I’ll suggest an alternative padding, that’s more efficient for certain message lengths, and IMO simpler. I’m not a good cryptographer, so it’s very well possible that this padding is totally insecure. If so, please tell me ;)

Blake256 uses a 64 bit counter variable, that counts the bits of the message up to the current block. Now my suggestion is turning this into a 62 bit counter that counts the bytes of the message and using the other two bits as flags. Bit 63 marks the final block and bit 62 on the final block indicates that bit padding was used.

For each block except the final block, set the counter to the number of bytes up to this point, i.e. to (i+1)*64. For the final block there are three different cases:

  1. If the message length is zero, set the block data to all zero, and the counter to 2^63. This is similar to case 2), except that the padding consists of 512 bits, instead of 0 bits.
  2. If the message length is an integral number of bytes, set the counter to 2^63 | MessageLengthInBytes and pad the message to the next multiple of 512 bits.

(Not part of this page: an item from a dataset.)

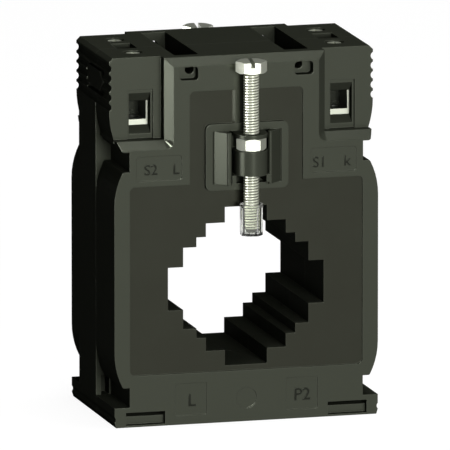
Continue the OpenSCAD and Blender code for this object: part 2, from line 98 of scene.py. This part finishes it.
class Wire:  # one output of a node, with arithmetic on it
    def __init__(self, graph, socket):
        self.graph, self.socket = graph, socket

    def maths(self, operation, *others):
        return self.graph.add("ShaderNodeMath", {"operation": operation}, dict(enumerate((self, *others))))

    def reflected(self, operation, first):
        return self.graph.add("ShaderNodeMath", {"operation": operation}, {0: first, 1: self})

    def __add__(self, other): return self.maths("ADD", other)
    def __radd__(self, other): return self.maths("ADD", other)
    def __sub__(self, other): return self.maths("SUBTRACT", other)
    def __rsub__(self, other): return self.reflected("SUBTRACT", other)
    def __mul__(self, other): return self.maths("MULTIPLY", other)
    def __truediv__(self, other): return self.maths("DIVIDE", other)
    def __lt__(self, other): return self.maths("LESS_THAN", other)
    def __gt__(self, other): return self.maths("GREATER_THAN", other)
    def __abs__(self): return self.maths("ABSOLUTE")
    def __pow__(self, other): return self.maths("POWER", other)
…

No padding required if it’s already a multiple of 512 bits.
  3. If the message length isn’t an integral number of bytes, append a single 1 bit, set the counter to 2^63 | 2^62 | MessageLengthInBytes and pad the message to the next multiple of 512 bits. The partial byte counts as a full byte in MessageLengthInBytes.

Then hash the final block.

Consequences of the alternative Padding

  1. The counter values are still unique
  2. The final block is clearly tagged, preventing length extension
  3. The only case where more than Ceiling(MessageLength/BlockSize) compression function calls are needed is the empty message.
  4. The padding is simpler for the common case, where the message consists of bytes. Simply pad with zeros, and set a bit in the counter. It isn’t much more complicated in the bitstream case.
  5. The maximal message length is slightly larger, 2^62-1 bytes = 2^65-8 bits instead of 2^64-1 bits. That difference is irrelevant in practice, but it obviously still fulfills the NIST length requirement.

It’s trivial to transfer this padding to the 128 bit counter Blake512 uses. Just use a 126 bit byte-counter, and use bits 126 and 127 as the flags.